The rationalization will strike a familiar tone, much as the campus sex tribunals have crafted their own litany of excuses to create “special pleading” for the need for a subconstitutional system apart from the system that applies to everyone else.

“There’s still a lingering idea that dating violence is an interpersonal issue that two folks need to work on, something that just happens between men and women, rather than seeing it as a form of violence that has an impact on education,” said Sage Carson, the manager of the victims’ rights advocacy group Know Your IX.

Whether there is anything to this complaint would require one to define “dating violence.” If it involves physical harm to anyone, then it is already a crime, just like any other violence. That a crime occurs to someone who coincidentally happens to be a college student doesn’t make it any less of a crime or implicate Title IX any more than anything else that could coincidentally happen to a college student.
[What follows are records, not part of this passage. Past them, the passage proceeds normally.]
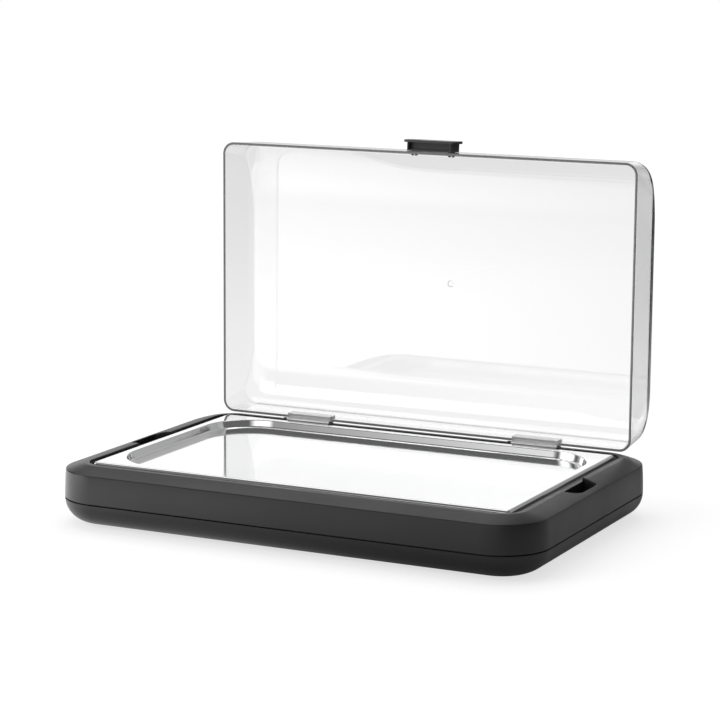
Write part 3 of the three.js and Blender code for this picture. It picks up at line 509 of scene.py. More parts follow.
def geometry_tree(name, inputs):
    """A geometry tree with a mesh of points and a material among its named inputs."""
    inputs = [("Geometry", "Geometry", None), *inputs, ("Material", "Material", None)]
    return new_tree("GeometryNodeTree", name, inputs, [("Geometry", "Geometry")])


def end_tree(tree, last):
    """Every tree ends in real geometry with its material set."""
    real = add(tree, "GeometryNodeRealizeInstances", last.outputs[0])
    painted = add(tree, "GeometryNodeSetMaterial", real.outputs[0], Material=entry["Material"])
    give(exit_["Geometry"], painted.outputs[0])


def carried(tree, name):
    """The vector that each point of the input carries under a name."""
    return add(tree, "GeometryNodeInputNamedAttribute", name, data_type="FLOAT_VECTOR").outputs["Attribute"]


# %% The stacked-rings tree
RINGS, entry, exit_ = geometry_tree("stacked_rings", [("Corner Steps", "Int", 16)])
rings = add(RINGS, "GeometryNodeAttributeDomainSize", Geometry=entry["Geometry"]).outputs["Point Count"]
per_corner = plus(entry["Corner Steps"], 1)
around = plus(times(per_corner, 4), 1)
grid = add(RINGS, "GeometryNodeMeshGrid", Vertices_X=around, Vertices_Y=rings)


def whole_times(value, size):
    """How many whole times a size goes into a whole number."""
    return maths("FLOOR", maths("DIVIDE", plus(value, 0.5), size))


index = add(RINGS, "GeometryNodeInputIndex").outputs[0]
ring_number = maths("MODULO", index, rings)
step = whole_times(index, rings)
quarter = whole_times(step, per_corner)
share = maths("DIVIDE", minus(step, times(quarter, per_corner)), entry["Corner Steps"])
angle = times(plus(minus(quarter, 1), share), math.pi / 2)
diagonal = times(minus(quarter, 0.5), math.pi / 2)


def ring_values(field):
    """The three numbers that the table holds for this grid point's ring."""
    return parts_of(add(RINGS, "GeometryNodeSampleIndex", data_type="FLOAT_VECTOR",
                        Geometry=entry["Geometry"], Value=field, Index=ring_number).outputs["Value"])


half_x, half_y, radius = ring_values(carried(RINGS, "ring_size"))
middle_x, middle_y, ring_z = ring_values(add(RINGS, "GeometryNodeInputPosition").outputs[0])


def round_corner(half, middle, trig):
    """One coordinate: the corner's centre plus the radius in the angle's direction."""
    side = maths("SIGN", maths(trig, diagonal))
    centre = times(minus(half, radius), side)
    arm = times(maths(trig, angle), radius)
    return plus(plus(centre, arm), middle)


spot = add(RINGS, "ShaderNodeCombineXYZ", X=round_corner(half_x, middle_x, "COSINE"),
           Y=round_corner(half_y, middle_y, "SINE"), Z=ring_z)
moved = add(RINGS, "GeometryNodeSetPosition", Geometry=grid.outputs["Mesh"], Position=spot.outputs[0])
closed = add(RINGS, "GeometryNodeMergeByDistance", Geometry=moved.outputs[0], Distance=2e-6)
end_tree(RINGS, closed)
print("tree:", RINGS.name, "with", len(RINGS.nodes), "nodes")

# %% Growing a mesh


def grow(tree, name, points, attributes, **inputs):
    """Runs a tree on a cloud of points and returns the result as a plain mesh object."""
    seed_mesh = bpy.data.meshes.new(name + "_points")
    seed_mesh.from_pydata([tuple(p) for p in points], [], [])
    for label, vectors in attributes.items():
        attribute = seed_mesh.attributes.new(label, "FLOAT_VECTOR", "POINT")
        attribute.data.foreach_set("vector", np.ravel(vectors).astype(np.float32))
    seed = put(name + "_points", seed_mesh)
    modifier = seed.modifiers.new("grow", "NODES")
    modifier.node_group = tree
    for item in tree.interface.items_tree:
        if item.item_type == "SOCKET" and item.in_out == "INPUT" and item.name in inputs:
            modifier[item.identifier] = inputs[item.name]
    evaluated = seed.evaluated_get(bpy.context.evaluated_depsgraph_get())
    mesh = bpy.data.meshes.new_from_object(evaluated)
    bpy.data.objects.remove(seed)
    mesh.name = name
    # the lone finish goes first, so that faces made by later cuts take it too
    mesh.materials.clear()
    mesh.materials.append(inputs["Material"])
    mesh.polygons.foreach_set("material_index", [0] * len(mesh.polygons))
    return put(name, mesh)


# %% A stack of rings


def volume_of(mesh):
    """Signed volume of a mesh in cubic metres, negative when its faces point inwards, and open edges."""
    shape = bmesh.new()
    shape.from_mesh(mesh)
    volume = shape.calc_volume(signed=True)
    open_edges = sum(1 for edge in shape.edges if len(edge.link_faces) != 2)
    shape.free()
    return volume, open_edges


def stack(name, rows, material, steps, ends=None):
    """A skin through rings; a row is half length, half width, corner, height, and its middle's y.

    Ends are the heights of the middle points that close the skin."""
    rows = [row if len(row) == 5 else (*row, 0) for row in rows]
    if ends:
        first, last = ((0, 0, 0, height, rows[-1][4]) for height in ends)
        rows = [first, *rows, last]
    points = [at(0, row[4], row[3]) for row in rows]
    sizes = [(row[0] * MM, row[1] * MM, row[2] * MM) for row in rows]
    made = grow(RINGS, name, points, {"ring_size": sizes}, **{"Corner Steps": steps, "Material": material})
    volume, open_edges = volume_of(made.data)
    if volume < 0:
        made.data.flip_normals()
    print(f"{name}: {len(made.data.polygons)} faces, {abs(volume) * 1e6:.1f} cm3, open edges {open_edges}")
    return made


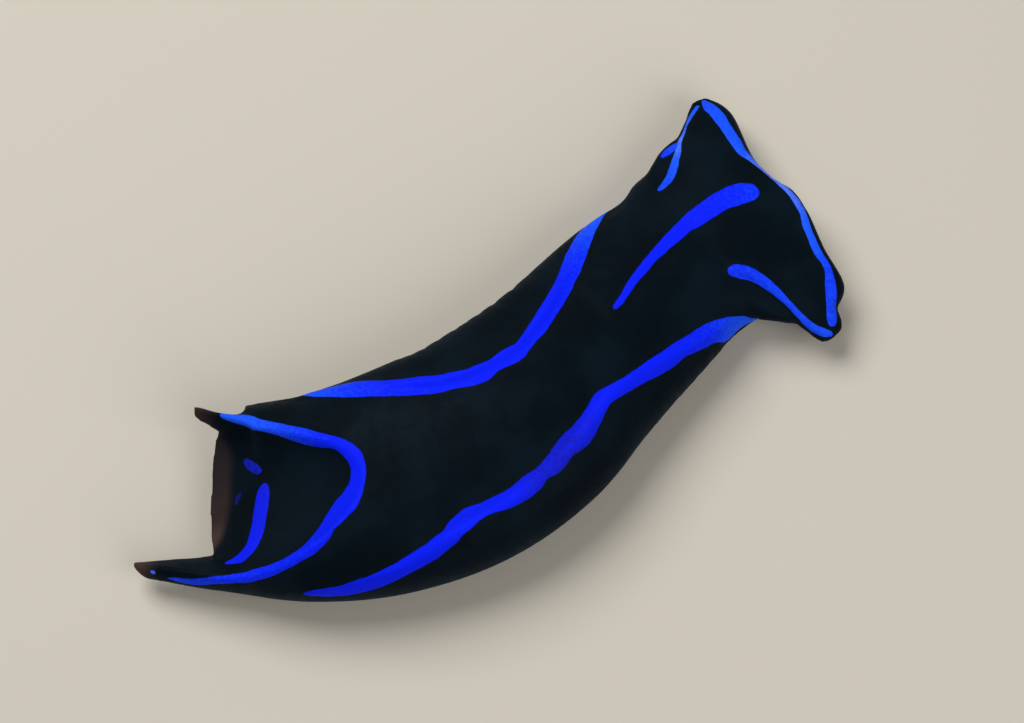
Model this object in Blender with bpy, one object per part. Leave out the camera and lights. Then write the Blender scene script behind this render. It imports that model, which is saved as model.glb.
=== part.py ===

But the concern is that it isn’t about criminal violence, such that it’s a matter for police, just as the notion of “rape” on campus bears little connection to rape as proscribed by law. Is it any conduct that causes a female student to be afraid? Will it include a loud argument? Will it be a woman’s feelings of intimidation because he was being mean and he’s bigger, stronger and thus more “intimidating”? Not that he did anything except exist, but she was afraid, and isn’t she allowed not to be afraid?

To prove the righteousness of the shift, New York Times reporter Erica Green plays the tragic anecdote game, cherry-picking the nightmare stories for sympathy.

Lauren McCluskey’s death is one of several cases officials considered when they settled on the new changes. Her parents, in a lawsuit against the University of Utah, said the school violated the civil rights law by not investigating more than 20 reports of their daughter’s abuse, which were brought to the attention of at least six staff members.

Instead of taking action, the lawsuit said, school officials assumed she would want “privacy,” and ​“only considered threatening Lauren with guest policy violation​s” for allowing her boyfriend, who was not a student, to live in her dorm room. ​He was later found to be a felon and sex offender on parole who had lied about his identity.

There’s no doubt that Lauren McCluskey’s death was a tragedy, but what possibly compelled her to bring her non-college crazy lying violent ex-boyfriend, whom she invited to live with her in her dorm room, to “at least six [college] staff members” instead of the police?

Her parents were on a cellphone call with her when they heard her last four words — “No, no, no, no” — as she was dragged into the back of a car and shot seven times. They contend in the lawsuit that their daughter’s complaints were not taken seriously based on the “assumption that Lauren, like most women, was unreasonable, hysterical, hypersensitive, paranoid, overreacting to the situation and not being truthful.”

These are the allegations set forth in a Title IX complaint in order to shoehorn what happened into a sex discrimination claim, that she was subjected to discrimination based on female sex stereotyping. Beyond that, she was certainly a crime victim, but a crime victim no different than any other.

And what would the college have done about Lauren McCluskey’s killer? He wasn’t a college student, so he couldn’t be expelled. Every other remedy would have required the involvement of police to enforce.** But without going that route, what did she think was going to happen, that the Title IX officer would stand at the college gate to physically bar her ex-boyfriend from stepping on the quad?

While the anticipated Title IX regs will likely do little more than allow colleges to have minimally fair processes, should they choose to do so, the expansion of Title IX responsibility into general criminal conduct raises harrowing possibilities of new failures. Would Lauren McCluskey be alive today had she gone to the police rather than campus staff? We’ll never know because she didn’t.

*Stalking raises a plethora of problems, since students in the same dorm or the same classes will run across each other in the perfectly normal and ordinary course of the day without any ill purpose or intent. If a woman feels as if she’s being stalked, should male students be forced out of their dorms, their classes, to accommodate her fears? How does he obtain an education should a complaint of stalking be raised?

**Campus police were among the “staff,” which raises the question of why they didn’t use their authority (most campus police are sworn law enforcement officers) to act. But that issue is a policing failure, not a Title IX failure.

3 thoughts on “Title IX’s Next Dive Down The Rabbit Hole: Dating Violence

  1. Fubar

    Whether there is anything to this complaint would require one to define “dating violence.”

    Will it be a woman’s feelings of intimidation because he was being mean and he’s bigger, stronger and thus more “intimidating”? Not that he did anything except exist, but she was afraid, and isn’t she allowed not to be afraid?

  2. B. McLeod

    They could have given him a full ride scholarship, enrolled him, put this on his “permanent record,” and then expelled him.